*** INPUT FOR THIS TASK

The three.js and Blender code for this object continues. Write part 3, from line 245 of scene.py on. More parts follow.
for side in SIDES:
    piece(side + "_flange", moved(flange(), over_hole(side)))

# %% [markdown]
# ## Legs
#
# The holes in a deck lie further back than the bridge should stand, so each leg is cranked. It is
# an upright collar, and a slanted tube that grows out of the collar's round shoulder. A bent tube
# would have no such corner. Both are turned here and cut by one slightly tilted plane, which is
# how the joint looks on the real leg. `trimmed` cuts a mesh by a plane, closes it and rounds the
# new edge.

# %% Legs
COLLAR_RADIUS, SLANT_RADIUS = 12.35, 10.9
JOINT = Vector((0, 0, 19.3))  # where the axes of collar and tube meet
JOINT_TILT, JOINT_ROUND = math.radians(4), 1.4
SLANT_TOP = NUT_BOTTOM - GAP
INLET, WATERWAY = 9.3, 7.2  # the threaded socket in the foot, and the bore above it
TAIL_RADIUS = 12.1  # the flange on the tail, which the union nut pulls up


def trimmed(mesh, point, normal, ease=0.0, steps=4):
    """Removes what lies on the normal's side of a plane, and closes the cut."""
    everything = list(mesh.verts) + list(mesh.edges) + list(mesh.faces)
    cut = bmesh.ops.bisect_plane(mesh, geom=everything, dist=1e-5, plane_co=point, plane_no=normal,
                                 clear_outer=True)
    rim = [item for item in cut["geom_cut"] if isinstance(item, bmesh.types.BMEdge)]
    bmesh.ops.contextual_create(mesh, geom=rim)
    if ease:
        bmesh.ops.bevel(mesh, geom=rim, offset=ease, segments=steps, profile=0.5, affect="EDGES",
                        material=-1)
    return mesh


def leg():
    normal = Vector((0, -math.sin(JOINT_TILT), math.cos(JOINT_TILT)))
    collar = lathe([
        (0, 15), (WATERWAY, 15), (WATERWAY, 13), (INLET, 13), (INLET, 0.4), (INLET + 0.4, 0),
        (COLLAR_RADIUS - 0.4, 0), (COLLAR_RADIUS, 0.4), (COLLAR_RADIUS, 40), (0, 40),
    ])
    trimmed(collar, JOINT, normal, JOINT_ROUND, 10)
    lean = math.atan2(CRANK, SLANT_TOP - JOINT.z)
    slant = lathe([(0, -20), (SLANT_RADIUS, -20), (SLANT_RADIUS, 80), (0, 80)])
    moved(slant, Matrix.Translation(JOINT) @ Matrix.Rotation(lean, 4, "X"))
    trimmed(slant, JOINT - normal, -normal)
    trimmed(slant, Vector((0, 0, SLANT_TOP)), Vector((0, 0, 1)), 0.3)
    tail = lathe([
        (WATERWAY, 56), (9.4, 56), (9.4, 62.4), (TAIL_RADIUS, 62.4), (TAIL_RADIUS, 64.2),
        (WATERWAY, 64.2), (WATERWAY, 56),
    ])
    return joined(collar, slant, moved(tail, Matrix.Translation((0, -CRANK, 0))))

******
*** INPUT FOR THIS TASK

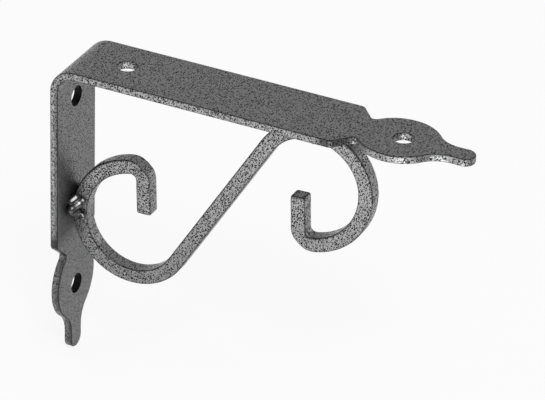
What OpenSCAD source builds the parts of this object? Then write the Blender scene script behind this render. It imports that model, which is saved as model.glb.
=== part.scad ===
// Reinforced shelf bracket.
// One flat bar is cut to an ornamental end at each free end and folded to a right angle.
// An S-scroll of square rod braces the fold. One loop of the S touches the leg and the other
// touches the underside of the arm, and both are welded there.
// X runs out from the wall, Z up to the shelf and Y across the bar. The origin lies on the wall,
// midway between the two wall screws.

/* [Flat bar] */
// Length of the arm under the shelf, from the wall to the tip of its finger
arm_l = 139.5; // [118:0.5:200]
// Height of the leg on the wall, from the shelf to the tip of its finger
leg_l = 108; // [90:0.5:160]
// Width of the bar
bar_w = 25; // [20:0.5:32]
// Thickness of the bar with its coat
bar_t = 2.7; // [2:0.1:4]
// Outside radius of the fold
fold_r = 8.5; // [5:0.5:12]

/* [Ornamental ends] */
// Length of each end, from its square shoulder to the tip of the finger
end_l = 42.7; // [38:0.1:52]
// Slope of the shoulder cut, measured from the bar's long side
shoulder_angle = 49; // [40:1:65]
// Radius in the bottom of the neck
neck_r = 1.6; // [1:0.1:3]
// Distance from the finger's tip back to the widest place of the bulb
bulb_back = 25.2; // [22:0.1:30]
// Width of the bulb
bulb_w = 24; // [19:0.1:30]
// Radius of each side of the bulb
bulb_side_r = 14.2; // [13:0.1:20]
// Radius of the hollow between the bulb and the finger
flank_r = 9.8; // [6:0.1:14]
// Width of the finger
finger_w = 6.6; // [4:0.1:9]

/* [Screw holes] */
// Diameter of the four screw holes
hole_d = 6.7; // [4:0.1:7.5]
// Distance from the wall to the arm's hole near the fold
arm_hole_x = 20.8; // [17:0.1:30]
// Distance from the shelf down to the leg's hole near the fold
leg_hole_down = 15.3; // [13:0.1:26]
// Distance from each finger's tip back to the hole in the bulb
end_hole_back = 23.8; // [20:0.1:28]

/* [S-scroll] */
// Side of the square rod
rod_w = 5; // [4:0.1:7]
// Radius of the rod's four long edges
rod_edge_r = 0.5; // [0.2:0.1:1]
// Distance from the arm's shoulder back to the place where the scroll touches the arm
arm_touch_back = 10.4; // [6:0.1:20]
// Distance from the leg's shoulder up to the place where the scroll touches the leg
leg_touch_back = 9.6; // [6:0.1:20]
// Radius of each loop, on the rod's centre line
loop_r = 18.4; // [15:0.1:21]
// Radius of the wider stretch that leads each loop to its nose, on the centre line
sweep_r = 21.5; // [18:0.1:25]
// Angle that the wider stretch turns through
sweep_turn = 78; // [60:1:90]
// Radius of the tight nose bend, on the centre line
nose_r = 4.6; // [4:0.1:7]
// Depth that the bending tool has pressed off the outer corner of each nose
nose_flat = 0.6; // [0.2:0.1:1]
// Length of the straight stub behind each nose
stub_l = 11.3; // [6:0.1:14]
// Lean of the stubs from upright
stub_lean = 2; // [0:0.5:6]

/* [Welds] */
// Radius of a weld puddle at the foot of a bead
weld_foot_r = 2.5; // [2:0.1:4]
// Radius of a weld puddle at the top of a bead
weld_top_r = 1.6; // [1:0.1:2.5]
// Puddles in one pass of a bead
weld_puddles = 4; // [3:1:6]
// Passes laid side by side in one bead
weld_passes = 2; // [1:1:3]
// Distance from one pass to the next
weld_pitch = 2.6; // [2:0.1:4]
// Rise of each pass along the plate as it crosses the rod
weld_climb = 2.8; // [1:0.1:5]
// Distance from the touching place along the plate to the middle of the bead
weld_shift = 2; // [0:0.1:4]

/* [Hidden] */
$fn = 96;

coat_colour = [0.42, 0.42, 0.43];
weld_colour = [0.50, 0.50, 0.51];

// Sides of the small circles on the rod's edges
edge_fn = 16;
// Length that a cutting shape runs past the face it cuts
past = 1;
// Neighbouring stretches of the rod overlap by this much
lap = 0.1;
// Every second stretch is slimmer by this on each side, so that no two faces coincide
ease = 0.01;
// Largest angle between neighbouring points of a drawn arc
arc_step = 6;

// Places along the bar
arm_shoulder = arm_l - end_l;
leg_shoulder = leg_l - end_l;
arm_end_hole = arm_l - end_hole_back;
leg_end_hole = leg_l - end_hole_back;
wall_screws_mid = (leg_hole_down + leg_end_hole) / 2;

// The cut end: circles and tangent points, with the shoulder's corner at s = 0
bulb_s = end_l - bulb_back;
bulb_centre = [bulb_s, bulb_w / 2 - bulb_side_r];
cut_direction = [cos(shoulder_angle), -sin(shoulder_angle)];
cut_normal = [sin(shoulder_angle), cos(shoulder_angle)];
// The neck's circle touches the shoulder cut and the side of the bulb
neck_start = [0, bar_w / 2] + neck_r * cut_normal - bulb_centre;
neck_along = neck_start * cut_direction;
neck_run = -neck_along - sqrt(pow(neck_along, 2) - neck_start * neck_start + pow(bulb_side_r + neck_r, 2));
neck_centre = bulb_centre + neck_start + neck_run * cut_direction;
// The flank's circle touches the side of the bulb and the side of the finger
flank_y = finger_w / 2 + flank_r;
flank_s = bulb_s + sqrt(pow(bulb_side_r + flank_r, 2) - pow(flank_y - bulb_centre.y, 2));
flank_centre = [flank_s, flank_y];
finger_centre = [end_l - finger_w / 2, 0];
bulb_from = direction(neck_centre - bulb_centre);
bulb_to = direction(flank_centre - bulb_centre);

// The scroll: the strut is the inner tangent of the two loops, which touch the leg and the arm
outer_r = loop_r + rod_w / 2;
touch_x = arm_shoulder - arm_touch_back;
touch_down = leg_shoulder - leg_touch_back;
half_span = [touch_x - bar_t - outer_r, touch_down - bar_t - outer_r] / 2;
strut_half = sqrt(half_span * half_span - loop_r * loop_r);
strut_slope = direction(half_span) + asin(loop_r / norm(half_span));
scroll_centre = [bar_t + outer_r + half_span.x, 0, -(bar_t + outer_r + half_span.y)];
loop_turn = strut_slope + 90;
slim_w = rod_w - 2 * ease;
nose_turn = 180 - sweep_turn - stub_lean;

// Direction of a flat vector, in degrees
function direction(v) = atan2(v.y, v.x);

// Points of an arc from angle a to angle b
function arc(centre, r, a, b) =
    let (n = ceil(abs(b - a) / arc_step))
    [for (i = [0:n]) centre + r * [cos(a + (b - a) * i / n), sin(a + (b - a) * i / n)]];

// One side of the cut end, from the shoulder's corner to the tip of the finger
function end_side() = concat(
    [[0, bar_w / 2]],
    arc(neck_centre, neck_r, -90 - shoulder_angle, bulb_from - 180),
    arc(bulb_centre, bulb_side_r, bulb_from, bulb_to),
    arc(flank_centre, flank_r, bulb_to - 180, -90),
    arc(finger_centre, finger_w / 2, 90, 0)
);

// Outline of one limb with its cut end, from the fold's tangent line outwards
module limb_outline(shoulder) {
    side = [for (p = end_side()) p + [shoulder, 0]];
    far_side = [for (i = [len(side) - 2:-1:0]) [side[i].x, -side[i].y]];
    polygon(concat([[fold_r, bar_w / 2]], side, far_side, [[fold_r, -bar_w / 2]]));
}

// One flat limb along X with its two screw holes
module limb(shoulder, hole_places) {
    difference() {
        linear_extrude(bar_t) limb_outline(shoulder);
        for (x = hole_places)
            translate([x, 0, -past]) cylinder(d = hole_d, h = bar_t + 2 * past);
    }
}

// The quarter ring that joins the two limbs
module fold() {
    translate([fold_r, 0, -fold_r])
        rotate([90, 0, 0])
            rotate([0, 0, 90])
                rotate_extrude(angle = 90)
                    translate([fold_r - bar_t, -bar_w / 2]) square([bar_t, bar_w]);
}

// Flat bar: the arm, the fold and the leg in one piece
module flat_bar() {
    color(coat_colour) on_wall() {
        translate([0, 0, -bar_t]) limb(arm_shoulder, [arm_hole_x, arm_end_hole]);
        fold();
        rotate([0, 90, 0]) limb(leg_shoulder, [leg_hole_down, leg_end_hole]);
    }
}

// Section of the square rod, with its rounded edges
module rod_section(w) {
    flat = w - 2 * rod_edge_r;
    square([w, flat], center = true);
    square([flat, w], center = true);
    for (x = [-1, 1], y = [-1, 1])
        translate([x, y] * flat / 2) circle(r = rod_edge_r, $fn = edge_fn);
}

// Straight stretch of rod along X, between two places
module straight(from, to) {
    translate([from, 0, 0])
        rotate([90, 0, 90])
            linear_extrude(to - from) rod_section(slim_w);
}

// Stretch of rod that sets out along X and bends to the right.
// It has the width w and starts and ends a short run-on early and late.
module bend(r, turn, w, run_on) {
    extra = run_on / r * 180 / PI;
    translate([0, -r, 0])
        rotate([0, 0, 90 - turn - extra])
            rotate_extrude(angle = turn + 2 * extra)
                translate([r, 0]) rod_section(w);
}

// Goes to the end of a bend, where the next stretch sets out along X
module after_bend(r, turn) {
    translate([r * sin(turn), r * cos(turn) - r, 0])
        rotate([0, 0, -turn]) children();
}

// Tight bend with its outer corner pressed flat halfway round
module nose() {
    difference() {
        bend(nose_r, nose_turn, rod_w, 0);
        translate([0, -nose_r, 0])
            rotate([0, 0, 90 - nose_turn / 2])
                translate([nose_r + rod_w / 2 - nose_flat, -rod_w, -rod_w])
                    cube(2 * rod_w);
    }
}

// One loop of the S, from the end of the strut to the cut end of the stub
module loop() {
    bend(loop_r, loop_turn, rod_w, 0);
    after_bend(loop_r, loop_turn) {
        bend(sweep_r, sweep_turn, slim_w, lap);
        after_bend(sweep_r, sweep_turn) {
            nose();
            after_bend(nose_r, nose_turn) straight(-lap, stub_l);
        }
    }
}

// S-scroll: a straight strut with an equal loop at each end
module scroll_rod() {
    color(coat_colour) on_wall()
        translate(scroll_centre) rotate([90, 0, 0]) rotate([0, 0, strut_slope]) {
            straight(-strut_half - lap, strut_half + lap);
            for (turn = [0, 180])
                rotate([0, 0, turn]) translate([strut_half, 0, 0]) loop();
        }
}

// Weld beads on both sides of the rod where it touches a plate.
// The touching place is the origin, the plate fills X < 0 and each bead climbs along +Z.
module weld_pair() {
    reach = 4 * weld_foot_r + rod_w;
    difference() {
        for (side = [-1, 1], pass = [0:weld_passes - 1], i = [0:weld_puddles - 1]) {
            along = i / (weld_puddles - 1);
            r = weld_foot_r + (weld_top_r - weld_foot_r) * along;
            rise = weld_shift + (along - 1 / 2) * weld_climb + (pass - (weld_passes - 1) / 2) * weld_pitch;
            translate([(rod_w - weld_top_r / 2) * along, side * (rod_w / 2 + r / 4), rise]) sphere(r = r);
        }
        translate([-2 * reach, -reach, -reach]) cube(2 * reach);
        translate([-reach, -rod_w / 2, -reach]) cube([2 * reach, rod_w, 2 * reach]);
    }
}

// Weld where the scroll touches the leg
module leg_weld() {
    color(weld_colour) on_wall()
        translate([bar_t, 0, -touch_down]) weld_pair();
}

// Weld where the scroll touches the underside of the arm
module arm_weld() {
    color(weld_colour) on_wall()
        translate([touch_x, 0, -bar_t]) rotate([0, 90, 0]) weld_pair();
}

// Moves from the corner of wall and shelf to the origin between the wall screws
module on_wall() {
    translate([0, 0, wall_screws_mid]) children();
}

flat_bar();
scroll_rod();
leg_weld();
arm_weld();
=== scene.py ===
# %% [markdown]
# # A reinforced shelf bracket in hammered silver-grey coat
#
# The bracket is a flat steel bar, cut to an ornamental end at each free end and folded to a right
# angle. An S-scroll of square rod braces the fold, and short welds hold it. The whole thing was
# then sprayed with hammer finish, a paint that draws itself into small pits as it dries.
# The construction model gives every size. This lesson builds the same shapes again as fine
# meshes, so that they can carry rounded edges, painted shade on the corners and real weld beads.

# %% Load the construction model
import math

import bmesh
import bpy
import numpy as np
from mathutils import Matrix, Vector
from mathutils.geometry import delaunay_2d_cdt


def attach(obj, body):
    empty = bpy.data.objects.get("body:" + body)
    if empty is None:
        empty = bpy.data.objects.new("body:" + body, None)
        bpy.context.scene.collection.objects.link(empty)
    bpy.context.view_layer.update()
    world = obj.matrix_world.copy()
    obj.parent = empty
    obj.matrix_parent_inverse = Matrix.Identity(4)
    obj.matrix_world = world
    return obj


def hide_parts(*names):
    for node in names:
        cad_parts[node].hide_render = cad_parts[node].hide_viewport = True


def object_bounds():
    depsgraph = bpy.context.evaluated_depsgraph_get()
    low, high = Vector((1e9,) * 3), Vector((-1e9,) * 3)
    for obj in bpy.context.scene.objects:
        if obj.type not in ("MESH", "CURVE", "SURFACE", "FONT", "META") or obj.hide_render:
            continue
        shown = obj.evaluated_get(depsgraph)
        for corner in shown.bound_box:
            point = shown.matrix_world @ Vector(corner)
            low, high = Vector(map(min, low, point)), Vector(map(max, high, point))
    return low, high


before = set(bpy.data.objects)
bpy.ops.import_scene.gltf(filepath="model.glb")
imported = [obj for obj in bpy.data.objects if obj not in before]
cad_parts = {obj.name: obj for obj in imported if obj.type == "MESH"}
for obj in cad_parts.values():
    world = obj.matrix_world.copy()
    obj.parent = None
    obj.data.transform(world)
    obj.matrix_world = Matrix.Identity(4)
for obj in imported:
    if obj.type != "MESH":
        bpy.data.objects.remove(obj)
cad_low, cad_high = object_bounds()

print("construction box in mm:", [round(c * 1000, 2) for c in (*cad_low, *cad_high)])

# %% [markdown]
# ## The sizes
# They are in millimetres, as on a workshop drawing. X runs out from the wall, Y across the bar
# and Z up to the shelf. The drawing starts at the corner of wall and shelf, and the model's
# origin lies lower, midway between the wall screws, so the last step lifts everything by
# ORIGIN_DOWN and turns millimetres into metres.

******

WHAT IS ASKED =
Within the listing above, the range opens at the line with "Weld where the scroll touches the leg" and closes at the line with "if empty is". Reproduce exactly the lines of that range, including both ends.

RESULT FOR THIS EXERCISE =
// Weld where the scroll touches the leg
module leg_weld() {
    color(weld_colour) on_wall()
        translate([bar_t, 0, -touch_down]) weld_pair();
}

// Weld where the scroll touches the underside of the arm
module arm_weld() {
    color(weld_colour) on_wall()
        translate([touch_x, 0, -bar_t]) rotate([0, 90, 0]) weld_pair();
}

// Moves from the corner of wall and shelf to the origin between the wall screws
module on_wall() {
    translate([0, 0, wall_screws_mid]) children();
}

flat_bar();
scroll_rod();
leg_weld();
arm_weld();
=== scene.py ===
# %% [markdown]
# # A reinforced shelf bracket in hammered silver-grey coat
#
# The bracket is a flat steel bar, cut to an ornamental end at each free end and folded to a right
# angle. An S-scroll of square rod braces the fold, and short welds hold it. The whole thing was
# then sprayed with hammer finish, a paint that draws itself into small pits as it dries.
# The construction model gives every size. This lesson builds the same shapes again as fine
# meshes, so that they can carry rounded edges, painted shade on the corners and real weld beads.

# %% Load the construction model
import math

import bmesh
import bpy
import numpy as np
from mathutils import Matrix, Vector
from mathutils.geometry import delaunay_2d_cdt


def attach(obj, body):
    empty = bpy.data.objects.get("body:" + body)
    if empty is None:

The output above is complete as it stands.